We continue to use the term “Third World” in the tradition of student activists, who sought to unite their struggles against racism at Brown with the struggles of other communities of color worldwide.

These student activists adopted Frantz Fanon’s definition of “Third World” from his 1963 book “The Wretched of the Earth.” Rather than adhering to either First World capitalism (United States, Western Europe and others) or Second World communism (the Soviet Union and others), Fanon challenged members of the Third World to construct a third way of life. “The Third World ought not to be content,” Fanon wrote, “to define itself in the terms of values which have preceded it.” Instead, they “ought to do their utmost to find their own particular values and methods and a style which shall be peculiar to them.” This notion of self-determination lies at the root of TWTP, which gives students of color an opportunity to define themselves on their own terms as well as to begin the process of envisioning a more just world.

The social injustices that inspired the creation of TWTP more than 30 years ago still persist today. Although we challenge all students to work towards social justice, it is important to acknowledge that students of color relate to issues of injustice in particular ways and need a space to discuss these issues with others who share similar experiences.

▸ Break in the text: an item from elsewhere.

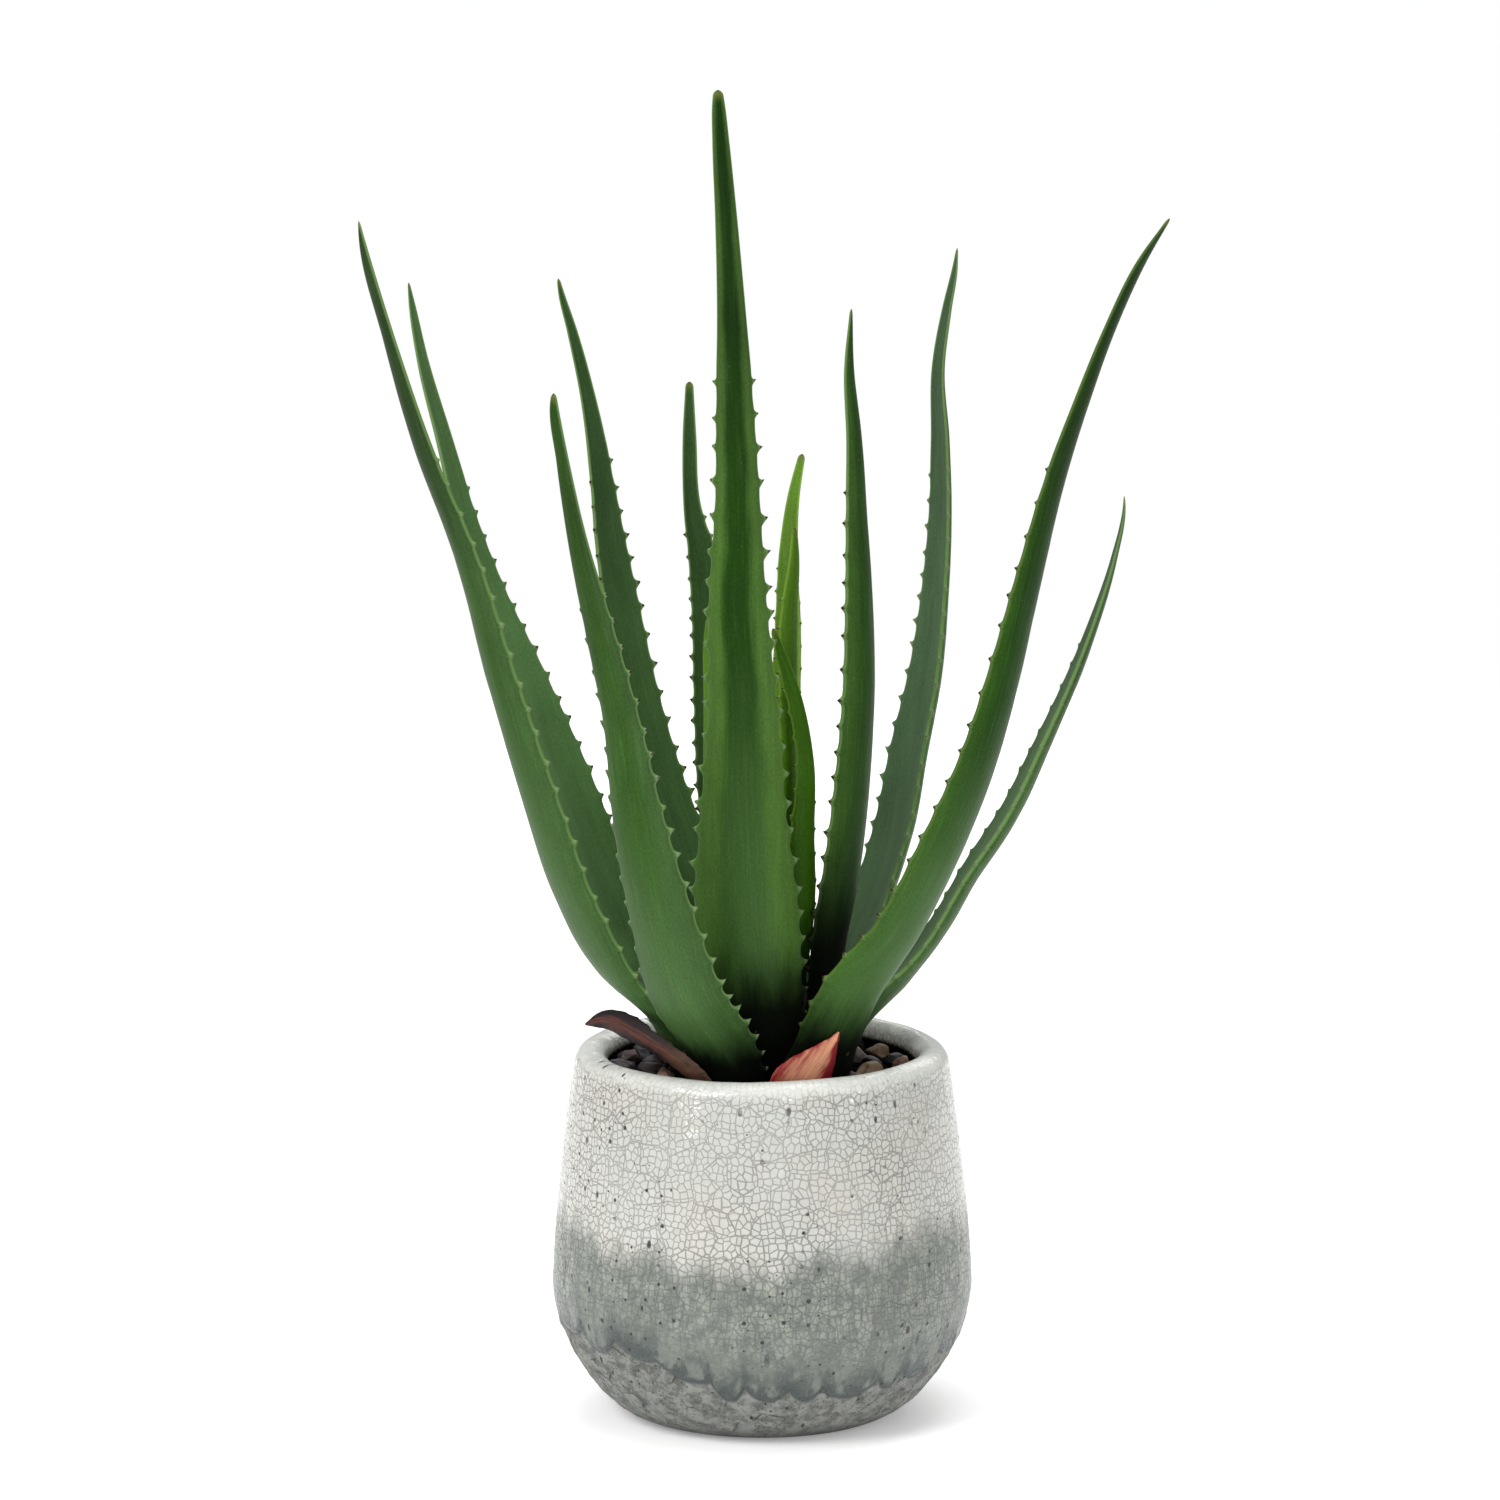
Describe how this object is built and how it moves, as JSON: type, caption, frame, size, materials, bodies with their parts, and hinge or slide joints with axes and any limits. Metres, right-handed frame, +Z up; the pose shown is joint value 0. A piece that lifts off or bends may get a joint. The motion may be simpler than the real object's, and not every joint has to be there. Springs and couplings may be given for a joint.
{
  "type": "potted aloe plant",
  "caption": "Potted aloe: a rosette of tall toothed fleshy leaves in a round crackle-glazed pot, with soil topped by loose pebbles.",
  "frame": {"origin": "middle of the pot's flat underside, on the pot's axis", "axes": "+Z up along the pot's axis and the plant's height, -Y the plant's front, +X its right seen from the front"},
  "size_m": [0.2879, 0.2022, 0.5001],
  "materials": {
    "glaze": "glossy crackle glaze, pale above and grey-green to dark at its drips, rough unglazed foot",
    "soil": "loose dark potting soil",
    "leaf": "satin waxy leaf, dark green, pale horny teeth",
    "young_leaf": "satin waxy leaf, bright yellow-green",
    "stem": "short fibrous stem",
    "dry": "dry papery leaf sheath, streaked maroon and orange",
    "pebble": "mixed brown, grey and dark pebbles, matt"
  },
  "bodies": {
    "root": {"pot": "glaze", "soil": "soil", "stem": "stem", "leaf_left_outer": "leaf", "leaf_left_back": "leaf", "leaf_front_left": "leaf", "leaf_back_left": "leaf", "leaf_tall_centre": "leaf", "leaf_back_narrow": "leaf", "leaf_small_inner": "young_leaf", "leaf_young_back": "young_leaf", "leaf_young_right": "young_leaf", "leaf_young_curved": "young_leaf", "leaf_right_inner": "leaf", "leaf_back_right": "leaf", "leaf_right_long": "leaf", "leaf_right_short": "leaf", "dry_sheath_left": "dry", "dry_sheath_right": "dry", "pebble_01": "pebble", "pebble_02": "pebble", "pebble_03": "pebble", "pebble_04": "pebble", "pebble_05": "pebble", "pebble_06": "pebble", "pebble_07": "pebble", "pebble_08": "pebble", "pebble_09": "pebble", "pebble_10": "pebble", "pebble_11": "pebble", "pebble_12": "pebble", "pebble_13": "pebble", "pebble_14": "pebble", "pebble_15": "pebble", "pebble_16": "pebble", "pebble_17": "pebble", "pebble_18": "pebble", "pebble_19": "pebble", "pebble_20": "pebble", "pebble_21": "pebble", "pebble_22": "pebble", "pebble_23": "pebble", "pebble_24": "pebble", "pebble_25": "pebble", "pebble_26": "pebble", "pebble_27": "pebble", "pebble_28": "pebble", "pebble_29": "pebble", "pebble_30": "pebble", "pebble_31": "pebble", "pebble_32": "pebble", "pebble_33": "pebble", "pebble_34": "pebble", "pebble_35": "pebble"}
  },
  "joints": []
}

Ultimately, the controversy over TWTP is not about participants making friends before white students arrive on campus. This debate is really about two conflicting philosophies on how to fight racism in the United States. One philosophy advocates that TWTP should be open to all students, regardless of race, so that together we can build cross-cultural understanding and combat racism. Although this colorblind philosophy has good intentions, it ignores the particularities of racial identity.

In our white-dominated society, colorblindness homogenizes diverse peoples into our society’s white-centered norms and, as such, perpetuates racism. A colorblind philosophy suggests that TWTP is racist because it divides along racial lines. “Racism,” as Kwame Ture and Charles Hamilton wrote in “Black Power: The Politics of Liberation in America,” “is not merely exclusion on the basis of race but exclusion for the purpose of subjugating or maintaining subjugation.” TWTP is not a racist program.

Our philosophy recognizes differential experiences and the need to build coalitions among people of color first before joining with our white allies to combat systems of oppression. We believe in pluralism, not colorblindness. In the program’s racism workshop, we discussed the ways in which people in power imposed racial definitions upon us. We rejected these impositions and redefined ourselves on our own terms. TWTP is a necessary space for students of color at Brown to begin this process of redefinition, a fundamental component to fighting racism.

Our theme for this year’s TWTP was “re:define, re:claim, re:build.” During the program, students of color redefine who they are, reclaim their silenced histories, and rebuild a community of color at Brown committed to social justice. The erasure of such a space for students of color would reinforce white privilege and would be detrimental to the fight against racism. The fact that a program that lasts only four days causes a yearly controversy reveals the extent to which white students feel entitled to all spaces at Brown.

We understand that many white students at Brown are also committed to the fight for social justice. Just as the Third World Transition Program was the result of tireless student protests, we encourage white students to take the initiative to create their own space to talk about white privilege with white people. This suggestion intends not to divide, but to eventually lead to coalition building across all races.

We must respect the need for separate spaces to tackle issues of racism, imperialism, sexism, heterosexism and classism so that we can appreciate our particularities and envision a third way. By providing such a space, TWTP starts the year off on the right foot.

Robert Smith III ’09 and Soyoung Park ’09 are active members of the Third World community at Brown.